Don’t Mess with Church Traditions

Churches have traditions. And, in my experience, messing with those traditions is full of peril! At my first church assignment, I remember a well-intentioned, but unsuspecting, parish council member naively suggesting that the traditional chicken menu for a long-established Labor-Day picnic be changed to something easier, such as hot dogs and burgers. Well, I don’t think that poor innocent parishioner saw it coming, but they received such an ear-full of backlash that I am sure no one since has dared suggest tampering with the sacred century-old menu of the day! At another parish, long hours were spent discussing the crucifix … one group wanting to maintain the tradition of having a smaller cross that is carried in before Mass, while another group wanting a larger, permanent crucifix that fit their idea of a more traditional cross. Many long hours of discussion were spent on that subject, and for better or for worse, to this day, there is no life-size crucifix.

Traditions have been around for as long as there have been humans to create them. In and of themselves there’s nothing bad about them, and there can be plenty of good. In today’s Gospel from Mark (below), some Pharisees give Jesus and His disciples a hard time because, according to the Pharisees, the disciples didn’t follow the strict letter of the law when it came to a particular purification rite. Apparently this purification rite appears nowhere in the first five books of the Bible – nowhere in the entire Torah. Somewhere along the line, though, someone got it in their head that some extra means of purification was a nice thing to do. Like many traditions that begin as a simple well-intentioned gesture, it became a weapon to determine someone’s orthodoxy. Jesus wants nothing to do with it, and calls the Pharisees hypocrites. They are perfectly willing to follow God with their lips, but their own actions are found wanting. In short they “talk the talk” but do not “walk the walk.” Jesus reserves his harshest criticism against this lot and their ilk.

Keep the Proper Balance

Jesus warns that keeping the proper balance, as Tevye sang, is what is important. To remember Who it is we serve when we practice some of the little traditions we hold in such high regard. Stephen Covey wrote a book titled, The Seven Habits of Highly Effective People. The third principle Covey encourages is, “never forget the main thing.” I think that’s what Jesus had in mind when he challenged the Pharisees. It’s true that Jesus loved the Pharisees, but He loved them so much He couldn’t support the narrow place in which they had boxed themselves. Through the best of intentions, they somehow lost sight of the “big picture” – in this instance GOD! As Covey would put it, the Pharisees needed to remember that “the main thing is to keep the main thing the main thing.”   And, the main thing is, Not to Lose Sight of God.
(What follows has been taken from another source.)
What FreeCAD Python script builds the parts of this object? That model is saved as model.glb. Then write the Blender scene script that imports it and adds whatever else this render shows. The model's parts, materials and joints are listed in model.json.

The second reading today is taken from Book of James. The reading concludes, “Religion that is pure and undefiled before God, the Father, is this: to care for the orphans and the widows in their distress, and to keep oneself unstained by the world.” The community James wrote to was being reminded to keep the main thing the main thing – to remember those who are poor, those who are orphans and those who are widows – that to do so was religion at its best. To not get all caught up in purification rituals, or whether or not the crucifix is life-size, or whether you serve chicken or burgers.  To remember to keep people before religion. To keep God before all else. To keep the main thing the main thing.

Let’s keep each other in prayer that we would all keep our gaze strongly fixed on Him.

peace friends,

Chuck

 

Mark 7:1-8, 14-15, 21-13
Now when the Pharisees and some of the scribes who had come from Jerusalem gathered around him, they noticed that some of his disciples were eating with defiled hands, that is, without washing them. (For the Pharisees, and all the Jews, do not eat unless they thoroughly wash their hands, thus observing the tradition of the elders; and they do not eat anything from the market unless they wash it; and there are also many other traditions that they observe, the washing of cups, pots, and bronze kettles.) So the Pharisees and the scribes asked him, “Why do your disciples not live according to the tradition of the elders, but eat with defiled hands?” He said to them, “Isaiah prophesied rightly about you hypocrites, as it is written,

‘This people honors me with their lips,
but their hearts are far from me;
in vain do they worship me,
teaching human precepts as doctrines.’

You abandon the commandment of God and hold to human tradition.”

Then he called the crowd again and said to them, “Listen to me, all of you, and understand: there is nothing outside a person that by going in can defile, but the things that come out are what defile.” For it is from within, from the human heart, that evil intentions come: fornication, theft, murder, adultery, avarice, wickedness, deceit, licentiousness, envy, slander, pride, folly. All these evil things come from within, and they defile a person.”

 

James 1: 17-27
Every good and perfect gift is from above, coming down from the Father of the heavenly lights, who does not change like shifting shadows. He chose to give us birth through the word of truth, that we might be a kind of firstfruits of all he created. My dear brothers, take note of this: Everyone should be quick to listen, slow to speak and slow to become angry, for man’s anger does not bring about the righteous life that God desires. Therefore, get rid of all moral filth and the evil that is so prevalent and humbly accept the word planted in you, which can save you. Do not merely listen to the word, and so deceive yourselves. Do what it says. Anyone who listens to the word but does not do what it says is like a man who looks at his face in a mirror and, after looking at himself, goes away and immediately forgets what he looks like. But the man who looks intently into the perfect law that gives freedom, and continues to do this, not forgetting what he has heard, but doing it–he will be blessed in what he does. If anyone considers himself religious and yet does not keep a tight rein on his tongue, he deceives himself and his religion is worthless. Religion that God our Father accepts as pure and faultless is this: to look after orphans and widows in their distress and to keep oneself from being polluted by the world.